Un an après Jean-Luc Nancy – souvenirs.

à toi

pour H.


J’ai fait ce rêve un an avant ton en allée avec la mer et le soleil. Je te l’ai raconté. Ta réponse vive et enjouée continue de vibrer en moi. Je te le raconte encore avec quelques touches ajoutées, des touches qui font des ondes à la surface. Je remue l’eau du rêve.

1


Des cloches qui sonnent. Ça vibre déjà. Une ville. Rouge de briques. Une maison ? Un atelier ? En tout cas ça s’agite, ça fait des gestes en parlant, ça circule d’une pièce à l’autre. Des gens. J’attends dans l’entrée timidement. Tu me dis : « Timide ? Mais pourquoi ? ». Tu t’affaires. Quelqu’une te parle d’une conférence qu’il faut annuler. Tu n’auras pas le temps. Mille sollicitations. Ça va et vient autour. Ça foisonne. Ça pétille.


2


Nous sommes assis au salon. Tu me montres des carnets de moleskine, en ouvre un, puis un autre. Tu cherches quelque chose. Il y a des notes et des dessins. Quelqu’un, élargisseur du dessin que tu as surnommé Ilya, (1) en lisant ton Plaisir au dessin m’a demandé si tu dessinais car il ne pouvait pas comprendre autrement l’exactitude de tes mots. Ah ! Ça y est, tu as trouvé. Un sourire plie ton visage. Un pli où fraye la pensée. Tu feuillettes et me dis : « Voilà ! C’est ici que le désir a tourné ! ». J’acquiesce et date cette inflexion du désir : « Oui, c’est les années 2000 ! ». C’est quoi un désir qui tourne ? C’est un désir qui a sa fin en lui-même, un désir de désirer. C’est cela que tu dessines depuis toujours, la pensée au bout des doigts. (2)


3


Un préau ? Une grotte mitoyenne ? La grotte Nancy ! Miquel Barceló y peint dans le frais. Affresco. Une fresque avec des lions. Tu es lion ascendant lion. Je suis ours ascendant ours, celui qui griffe les parois chez Blanchot. Le peintre s’interrompt, marche vers toi et te tend une palette avec du vert. Tu restes un temps circonspect en tenant la palette. Puis tu t’y mets. Il faut s’y mettre. Matisse est là tout près. Tu suis le désir de la ligne. Tu es le désir de la ligne. Sa motion, son émotion. « Quand je mets du vert, ça ne veut pas dire de l’herbe ». Tu marmonnes sa phrase, tu la manges, tu as faim. Peut-être peins-tu des herbes folles.


4


Surgissent trois personnes qui t’entourent et te jettent des pigments. Ils t’avertissent : tu ne pourras pas peindre si tu ne goûtes pas les couleurs. Tu opines du chef. Tu t’y mets. Tu sens, tu touches, tu goûtes, tu as des pigments sur les mains et les lèvres. Ton sourire se colore et s’aromatise.


5


Un rythme de batterie, un riff de guitare nous attirent vers la grotte Nancy. Devant la fresque peinte, Laurie Anderson se met à chanter. Ton visage coloré s’anime. Étonnement muet de l’enfance. J’ai la chair de poule. Celle de Pessoa et des matins de voyage. Celle « qui part du cœur pour atteindre la peau, qui pleure virtuellement malgré la joie ».

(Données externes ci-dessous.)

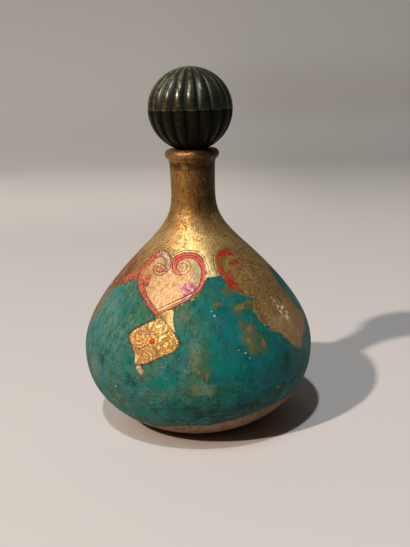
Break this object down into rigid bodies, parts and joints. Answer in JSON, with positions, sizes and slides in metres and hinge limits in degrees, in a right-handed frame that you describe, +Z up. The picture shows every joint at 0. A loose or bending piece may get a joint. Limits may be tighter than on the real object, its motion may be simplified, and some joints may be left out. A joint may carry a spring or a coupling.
{
  "type": "stoppered baluster vase",
  "caption": "Turned wooden baluster vase with a bulbous body, slim neck, rolled lip and lift-out gadrooned ball stopper, gilded and painted.",
  "frame": {"origin": "centre of the flat base, on the surface the vase stands on", "axes": "+Z up along the vase's turning axis, -Y towards the viewer of the picture"},
  "size_m": [0.1908, 0.1908, 0.2912],
  "materials": {
    "teal_painted_wood": "aged teal paint over gesso, satin, crackled, bare tan at the base",
    "gilded_painted_wood": "crackled yellow gilding over gesso with painted red scrolls",
    "antique_gilded_wood": "rubbed antique gilding with brown streaks, satin",
    "dark_green_moulding": "very dark green, glossy, rubbed to brown at the seam",
    "bare_wood": "plain turned wood",
    "cork": "natural cork, matt"
  },
  "bodies": {
    "vase": {"lower_bowl": "teal_painted_wood", "shoulder": "gilded_painted_wood", "neck": "antique_gilded_wood"},
    "stopper": {"stopper_lower_half": "dark_green_moulding", "stopper_upper_half": "dark_green_moulding", "stopper_peg": "bare_wood", "stopper_cork": "cork"}
  },
  "joints": [
    {"name": "stopper_lift", "type": "slide", "parent": "vase", "child": "stopper", "axis": [0, 0, 1], "range_m": [0, 0.06]}
  ]
}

Au réveil il n’était pas midi. J’avais pourtant embrassé l’aube d’été. L’inconscience créatrice du monde. Ô Clarice Lispector. L’immémorial ou l’existence.


Et ta réponse vive et enjouée :

- J’y étais ! Tu peux en être sûr !


Tu y es toujours, ça, j’en suis sûr ! Ça pousse, tu pousses, tu nous pousses toujours, en tous les sens de la poussée. La poussée, c’est le nom que tu as donné à cette plante photographiée. Elle te le rend bien.

Y.


 

NOTES


1. Bernard Moninot se reconnaîtra.


2. Expression de François Martin.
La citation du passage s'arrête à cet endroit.